La consecuencia del primero de estos aspectos es que no basta con aislar la cuestión de la tekné de otras cuestiones de carácter, por ejemplo, social, histórico, político o cultural. Mientras que una de las consecuencias que se deducen del segundo tiene que ver con el hecho de que no podemos continuar ahondando en los fenómenos sociales desde una perspectiva que siga relegando a un segundo plano –o incluso ignorando– los fenómenos naturales, que suelen ser concebidos como algo inalterable. En los capítulos que siguen, trato de traer a colación ambos aspectos a la hora de analizar la obra de los intelectos colectivos más destacables.

Si bien este texto abre con una defensa del trabajo intelectual contemporáneo frente a la narrativa de su declive, también es igual de necesario recalcar cómo la marcada dependencia de la universidad como anclaje para la reflexión ha producido claras secuelas en el trabajo que los intelectuales pueden llegar a desempeñar. Quizás fuera en su momento positivo que a lo largo de su formación intelectual estos intelectos colectivos tuviesen que llegar a dominar una disciplina; pero los límites que demarcan las disciplinas son arbitrarios, y gran parte de los problemas que afectan a nuestra situación general y colectiva requieren un modo de pensar que los trascienda.
Puede que merezca la pena conocer y citar a las autoridades más prestigiosas de nuestro tiempo, pero la paradoja de esto radica en que si alguien como Marx acabó por convertirse en una autoridad fue gracias a su capacidad para disentir de las autoridades de su época y para plantear, en consecuencia, una problemática con la que poder ofrecer nuevas alternativas de pensamiento y acción. Por ello insisto en que a lo largo de este libro podemos apreciar ecos tenues y distantes de movimientos sociales y de espacios en lucha.

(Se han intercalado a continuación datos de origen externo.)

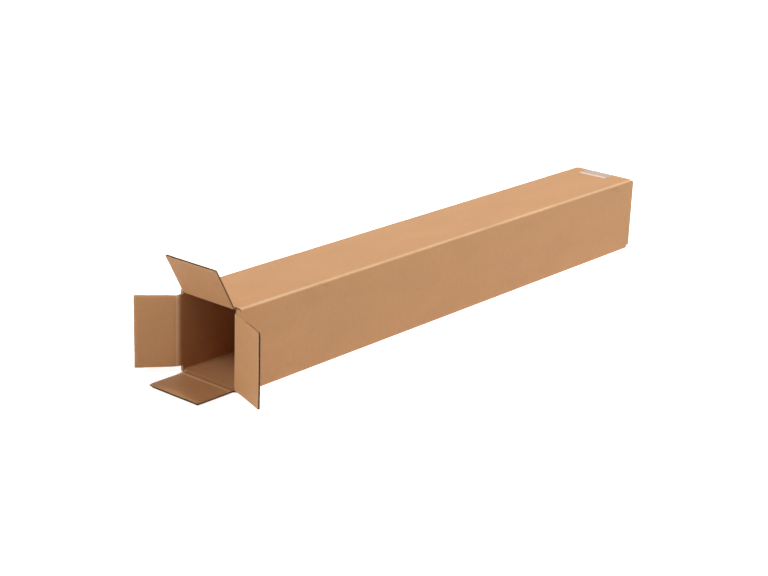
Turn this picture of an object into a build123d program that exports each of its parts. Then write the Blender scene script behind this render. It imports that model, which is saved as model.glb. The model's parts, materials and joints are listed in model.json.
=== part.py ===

Existe un término medio entre el rigor intelectual, el poder, la coherencia y la capacidad para comprometerse con los problemas que nos acontecen. De forma más sutil, se podría decir que la división del trabajo se ha intensificado y que esto ha conducido a los intelectos colectivos a perder de vista otras formas laborales que se desarrollan dentro de las universidades, en disciplinas como la ciencia, la ingeniería o el diseño, y que no tienen por qué ser exclusivamente intelectuales.
Mi intención es abordar esta cuestión primero ahondando con una mayor urgencia en la idea del intelecto colectivo tal y como Marx la concibió. A ello le siguen una serie de apreciaciones críticas de algunos intelectos colectivos, que pueden ser leídas en cualquier orden. El libro abre con dos interpretaciones ingeniosas de Marx: la de Amy Wendling respecto al modo de producción y la de Kojin Karatani sobre los modos de intercambio. A ellos les siguen Paolo Virno, Yann Moulier-Boutang, Maurizio Lazzarato y Franco Berardi, pensadores franceses e italianos de las corrientes operaísta y autonomista. Enlazamos en este punto con los estudios culturales anglófonos, representados aquí en las figuras de Angela McRobbie y Paul Gilroy, para seguir luego con los estudios de carácter psicoanalista de Slavoj Žižek y de Jodi Dean. Pasamos después a la teoría política de la mano de Chantal Mouffe, Wendy Brown y Judith Butler. Los dos capítulos que le siguen están dedicados a las originales aportaciones en torno al cuerpo político desarrolladas por Hiroki Azuma y por Paul B. Preciado. Viajamos después a la teoría de la comunicación (media theory) con Wendy Chun y Alexander Galloway, y al realismo especulativo con Timothy Morton y Quentin Meillassoux. Para finalizar, nos adentramos en la sociología de la ciencia (science studies) a través de las obras de Isabelle Stengers, de Bruno Latour y de Donna Haraway.